La réinsertion sociale des détenus en question
Pour Gilles, cette série documentaire est l’occasion de remettre en question le système carcéral tel qu’il existe actuellement.

«C’est un système archaïque, qui n’a jamais démontré qu’il fonctionnait jusqu’à présent, déplore l’ex-détenu. On se contente de parquer les gens sans qu’ils puissent suivre des formations professionnelles et envisager un avenir après une incarcération. Au sortir de la prison, tu n’as rien, et  cela incite à la récidive.»

S’il «ne banalise rien» et estime être très conscient d’avoir «mérité» sa soixantaine de condamnations, l’ancien détenu estime en outre que les gens portent encore un regard très sévère sur les détenus. Issu d’une famille au lourd passif criminel, celui-ci a grandit seul, son père étant emprisonné jusqu’à l’âge de ses 8 ans et sa mère étant décédée alors qu’il n’avait que dix-huit mois.

«J’ai reproduis les mêmes schémas que mes parents, et encore aujourd’hui, je ne sais pas comment l’expliquer, souligne Gilles. Pendant longtemps j’ai cru que ce n’était pas génétique, mais force est de constater que ça l’est peut être.»

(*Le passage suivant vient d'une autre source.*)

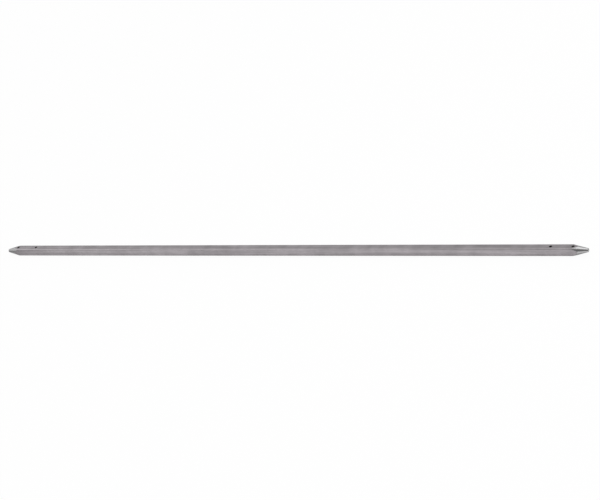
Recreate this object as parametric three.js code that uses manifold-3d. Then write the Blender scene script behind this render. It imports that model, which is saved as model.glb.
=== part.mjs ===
// Gyro spit: a square stainless tube with a turned point pinned into each end.
// It lies along X with its cross-drilled end at +X, on the flat under it at Z = 0.
// Lengths are in millimetres.

import * as THREE from 'three';
import { mergeVertices } from 'three/addons/utils/BufferGeometryUtils.js';
import Module from 'manifold-3d';

// Whole spit
const overallLength = 960;
const acrossFlats = 12;
const cornerRadius = 1.5;

// Tube
const tubeWall = 2.0;
const boreCornerRadius = 0.8;

// Turned points
const pointHalfAngle = THREE.MathUtils.degToRad(14);
const bluntDiameter = 5.0;
const bluntEdgeRadius = 0.9;
const seamFromTip = 15.6;
const spigotLength = 22;
const spigotClearance = 0.25;
const spigotLeadChamfer = 0.8;

// Slotted spring pins that hold the points
const springPinDiameter = 4.0;
const springPinBore = 2.4;
const springPinSlot = 0.9;
const springPinChamfer = 0.35;
const springPinRecess = 0.4;
const springPinClearance = 0.2;
const springPinFromTip = 20.6;

// Cross hole for the locking pin of the meat plate
const lockHoleDiameter = 4.0;
const lockHoleFromTip = 51.8;

// Broken edge round every drilled hole
const holeEdgeBreak = 0.25;

// How far a cutter runs past the surface that it cuts
const overrun = 1;

// Facet counts
const turnedFacets = 96;
const holeFacets = 40;
const cornerFacets = 4;
const edgeRoundFacets = 6;

// Values that follow from the sizes above
const halfLength = overallLength / 2;
const halfAcross = acrossFlats / 2;
const boreAcross = acrossFlats - 2 * tubeWall;
const spigotAcross = boreAcross - 2 * spigotClearance;
const spigotCornerRadius = boreCornerRadius - spigotClearance;
const tubeLength = overallLength - 2 * seamFromTip;
const springPinHole = springPinDiameter + 2 * springPinClearance;
const springPinLength = acrossFlats - 2 * springPinRecess;

const wasm = await Module();
wasm.setup();

// A closed geometry as a solid that can be joined and cut
function toSolid(geometry) {
  const bare = geometry.clone();
  bare.deleteAttribute('normal');
  bare.deleteAttribute('uv');
  const merged = mergeVertices(bare);
  const mesh = new wasm.Mesh({
    numProp: 3,
    vertProperties: new Float32Array(merged.attributes.position.array),
    triVerts: new Uint32Array(merged.index.array),
  });
  return new wasm.Manifold(mesh);
}

// The solid's triangles as a geometry for a mesh
function toGeometry(solid) {
  const mesh = solid.getMesh();
  const geometry = new THREE.BufferGeometry();
  geometry.setAttribute('position', new THREE.BufferAttribute(mesh.vertProperties, mesh.numProp));
  geometry.setIndex(new THREE.BufferAttribute(mesh.triVerts, 1));
  geometry.computeVertexNormals();
  return geometry;
}

// The farthest that a rounded square reaches from its centre
function cornerReach(across, radius) {
  return (across / 2 - radius) * Math.SQRT2 + radius;
}

// A square with rounded corners, drawn round its centre
function roundedSquare(across, radius, Path) {
  const centre = across / 2 - radius;
  const path = new Path();
  for (let corner = 0; corner < 4; corner += 1) {
    const start = (corner * Math.PI) / 2;
    const middle = start + Math.PI / 4;
    const x = Math.sign(Math.cos(middle)) * centre;
    const y = Math.sign(Math.sin(middle)) * centre;
    path.absarc(x, y, radius, start, start + Math.PI / 2, false);
  }
  path.closePath();
  return path;
}

// A section drawn across the spit, extruded along X from one place to another
function alongSpit(section, from, to) {
  const geometry = new THREE.ExtrudeGeometry(section, {
    depth: to - from,
    bevelEnabled: false,
    curveSegments: cornerFacets,
  });
  geometry.rotateY(Math.PI / 2);
  geometry.translate(from, 0, 0);
  return toSolid(geometry);
}

// A profile of [place along the spit, radius] pairs, turned round X
function turnedAlongSpit(profile) {
  const points = profile.map(([place, radius]) => new THREE.Vector2(radius, place));
  const geometry = new THREE.LatheGeometry(points, turnedFacets);
  geometry.rotateZ(-Math.PI / 2);
  return toSolid(geometry);
}

// A profile of [height, radius] pairs, turned round a Z line at one place along the spit
function turnedAcrossSpit(profile, place) {
  const points = profile.map(([height, radius]) => new THREE.Vector2(radius, height));
  const geometry = new THREE.LatheGeometry(points, holeFacets);
  geometry.rotateX(Math.PI / 2);
  geometry.translate(place, 0, 0);
  return toSolid(geometry);
}

// The outline that the lathe leaves at one end: blunt face, rounded edge, then the cone.
// The tip is at 0 and the spit runs from it towards -X.
function pointOutline() {
  const lean = (1 - Math.sin(pointHalfAngle)) / Math.cos(pointHalfAngle);
  const landRadius = bluntDiameter / 2 - bluntEdgeRadius * lean;
  const outline = [[0, 0]];
  for (let step = 0; step <= edgeRoundFacets; step += 1) {
    const turn = (Math.PI / 2 - pointHalfAngle) * (step / edgeRoundFacets);
    const depth = bluntEdgeRadius * (1 - Math.cos(turn));
    const radius = landRadius + bluntEdgeRadius * Math.sin(turn);
    outline.push([-depth, radius]);
  }
  const clearRadius = cornerReach(acrossFlats, cornerRadius) + overrun;
  const coneLength = (clearRadius - bluntDiameter / 2) / Math.tan(pointHalfAngle);
  outline.push([-coneLength, clearRadius]);
  return outline;
}

// Both ends' outlines joined into the shape that the lathe leaves of the whole bar
function turnedEnvelope() {
  const outline = pointOutline();
  const right = outline.map(([place, radius]) => [halfLength + place, radius]);
  const left = outline.map(([place, radius]) => [-halfLength - place, radius]);
  return turnedAlongSpit([...left, ...right.reverse()]);
}

// A drill that breaks the edge of its hole where it comes out of the flats
function edgeBreakingDrill(diameter, place) {
  const radius = diameter / 2;
  const flared = radius + holeEdgeBreak + overrun;
  const outside = halfAcross + overrun;
  const inside = halfAcross - holeEdgeBreak;
  const profile = [
    [-outside, 0],
    [-outside, flared],
    [-inside, radius],
    [inside, radius],
    [outside, flared],
    [outside, 0],
  ];
  return turnedAcrossSpit(profile, place);
}

// The body: a square tube, its ends cut by the same cone as the points, and its holes
function tube() {
  const section = roundedSquare(acrossFlats, cornerRadius, THREE.Shape);
  section.holes.push(roundedSquare(boreAcross, boreCornerRadius, THREE.Path));
  const holePlaces = [
    [springPinHole, halfLength - springPinFromTip],
    [springPinHole, springPinFromTip - halfLength],
    [lockHoleDiameter, halfLength - lockHoleFromTip],
  ];
  let body = alongSpit(section, -tubeLength / 2, tubeLength / 2);
  body = body.intersect(turnedEnvelope());
  for (const [diameter, place] of holePlaces) {
    body = body.subtract(edgeBreakingDrill(diameter, place));
  }
  return toGeometry(body);
}

// The outline of a whole point: the cone, and a lead chamfer on the spigot's inner end
function wholePointOutline() {
  const outline = pointOutline();
  const clearRadius = outline[outline.length - 1][1];
  const innerEnd = -seamFromTip - spigotLength;
  const leadRadius = cornerReach(spigotAcross, spigotCornerRadius) - spigotLeadChamfer;
  outline.push([innerEnd + clearRadius - leadRadius, clearRadius]);
  outline.push([innerEnd, leadRadius]);
  outline.push([innerEnd, 0]);
  return outline;
}

// A turned point with its tip at 0: a cone whose root keeps the tube's square section,
// and a square spigot that goes into the tube
function point() {
  const headSection = roundedSquare(acrossFlats, cornerRadius, THREE.Shape);
  const spigotSection = roundedSquare(spigotAcross, spigotCornerRadius, THREE.Shape);
  const head = alongSpit(headSection, -seamFromTip, overrun);
  const spigot = alongSpit(spigotSection, -seamFromTip - spigotLength - overrun, overrun);
  const turning = turnedAlongSpit(wholePointOutline().reverse());
  const pinHole = turnedAcrossSpit([
    [-halfAcross, 0],
    [-halfAcross, springPinHole / 2],
    [halfAcross, springPinHole / 2],
    [halfAcross, 0],
  ], -springPinFromTip);
  return toGeometry(head.add(spigot).intersect(turning).subtract(pinHole));
}

// A spring pin across the spit: a slit sleeve with chamfered ends, its slit towards -X
function springPin() {
  const outer = springPinDiameter / 2;
  const inner = springPinBore / 2;
  const outerSlit = Math.asin(springPinSlot / 2 / outer);
  const innerSlit = Math.asin(springPinSlot / 2 / inner);
  const section = new THREE.Shape();
  section.absarc(0, 0, outer, outerSlit - Math.PI, Math.PI - outerSlit, false);
  section.absarc(0, 0, inner, Math.PI - innerSlit, innerSlit - Math.PI, true);
  section.closePath();
  const sleeve = new THREE.ExtrudeGeometry(section, {
    depth: springPinLength,
    bevelEnabled: false,
    curveSegments: holeFacets / 2,
  });
  sleeve.translate(0, 0, -springPinLength / 2);

  const end = springPinLength / 2;
  const chamfering = turnedAcrossSpit([
    [-end, 0],
    [-end, outer - springPinChamfer],
    [-end + springPinChamfer + overrun, outer + overrun],
    [end - springPinChamfer - overrun, outer + overrun],
    [end, outer - springPinChamfer],
    [end, 0],
  ], 0);
  return toGeometry(toSolid(sleeve).intersect(chamfering));
}

// Finishes
const drawnSteel = new THREE.MeshStandardMaterial({ color: 0x9e999d, roughness: 0.42, metalness: 1 });
const turnedSteel = new THREE.MeshStandardMaterial({ color: 0xc9c9ca, roughness: 0.2, metalness: 1 });
const springSteel = new THREE.MeshStandardMaterial({ color: 0x6c6a6a, roughness: 0.45, metalness: 1 });

function namedMesh(name, geometry, material) {
  const mesh = new THREE.Mesh(geometry, material);
  mesh.name = name;
  return mesh;
}

// One end of the spit, with its tip at 0: the point and the pin that holds it
function pinnedEnd(name, pointGeometry, pinGeometry) {
  const end = new THREE.Group();
  const pin = namedMesh(`spring_pin_${name}`, pinGeometry, springSteel);
  pin.position.x = -springPinFromTip;
  end.add(namedMesh(`point_${name}`, pointGeometry, turnedSteel), pin);
  return end;
}

const pointGeometry = point();
const pinGeometry = springPin();

const drilledEnd = pinnedEnd('drilled_end', pointGeometry, pinGeometry);
drilledEnd.position.x = halfLength;

const plainEnd = pinnedEnd('plain_end', pointGeometry, pinGeometry);
plainEnd.position.x = -halfLength;
plainEnd.rotation.z = Math.PI;

const spit = new THREE.Group();
spit.add(namedMesh('spit_tube', tube(), drawnSteel), drilledEnd, plainEnd);
spit.position.z = halfAcross;

export default spit;
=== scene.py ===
# %% [markdown]
# # A gyro spit
#
# The real spit is a metre of square stainless tube with a turned steel point in each end. A slotted
# spring pin through tube and point holds each of them, and one more cross hole near each end takes
# the locking pin of a meat plate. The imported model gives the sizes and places, and this lesson
# remakes every piece round it with a finer surface and the finish that the photograph shows.

# %% Load the frame
import math

import bmesh
import bpy
from mathutils import Matrix, Quaternion, Vector


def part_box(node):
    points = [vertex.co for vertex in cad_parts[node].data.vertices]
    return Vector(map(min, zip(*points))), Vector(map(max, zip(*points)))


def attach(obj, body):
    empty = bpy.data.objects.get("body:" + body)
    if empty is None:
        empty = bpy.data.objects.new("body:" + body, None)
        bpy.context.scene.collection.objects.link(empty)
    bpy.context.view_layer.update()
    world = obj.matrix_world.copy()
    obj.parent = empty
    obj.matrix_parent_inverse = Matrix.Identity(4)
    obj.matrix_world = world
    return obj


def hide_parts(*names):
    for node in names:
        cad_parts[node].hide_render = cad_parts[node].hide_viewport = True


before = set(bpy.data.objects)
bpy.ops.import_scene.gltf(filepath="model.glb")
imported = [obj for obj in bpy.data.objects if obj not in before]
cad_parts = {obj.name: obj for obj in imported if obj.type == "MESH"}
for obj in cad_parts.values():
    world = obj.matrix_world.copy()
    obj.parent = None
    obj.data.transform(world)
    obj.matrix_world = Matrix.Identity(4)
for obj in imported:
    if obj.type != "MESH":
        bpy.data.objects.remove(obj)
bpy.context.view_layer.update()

print("nodes:", sorted(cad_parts))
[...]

«Je resterai toujours un criminel aux yeux des gens» – Gilles, ancien détenu

Avec À deux pas de la liberté, Erika Reyburn et Martin Paquette veulent lutter contre ces préjugés qui collent à la peau de la population carcérale.

«Nous souhaitons combattre les préjugés et  donner des éléments de compréhension, soutient le coréalisateur. Il est facile d’aller à l’évidence et de dire que tous les détenus sont des méchants. On espère que les gens regarderont l’émission avec humanité.»

Aujourd’hui, Gilles s’est trouvé un emploi dans la construction et s’est attelé à la rédaction d’un livre autobiographique qu’il publiera courant septembre. Gilles veut désormais se reconstruire et profiter de ses trois enfants, âgés respectivement de 13, 16 et 23 ans.

«C’est surtout pour eux qu’à un moment, tu te dis qu’il faut arrêter, explique l’homme de 52 ans. Je ne veux pas léguer cet héritage à mes enfants, comme mes parents l’ont fait pour moi.»

À deux pas de la liberté est une série de treize épisodes, diffusée sur la chaîne Unis. Le premier épisode ce soir à 21 heures.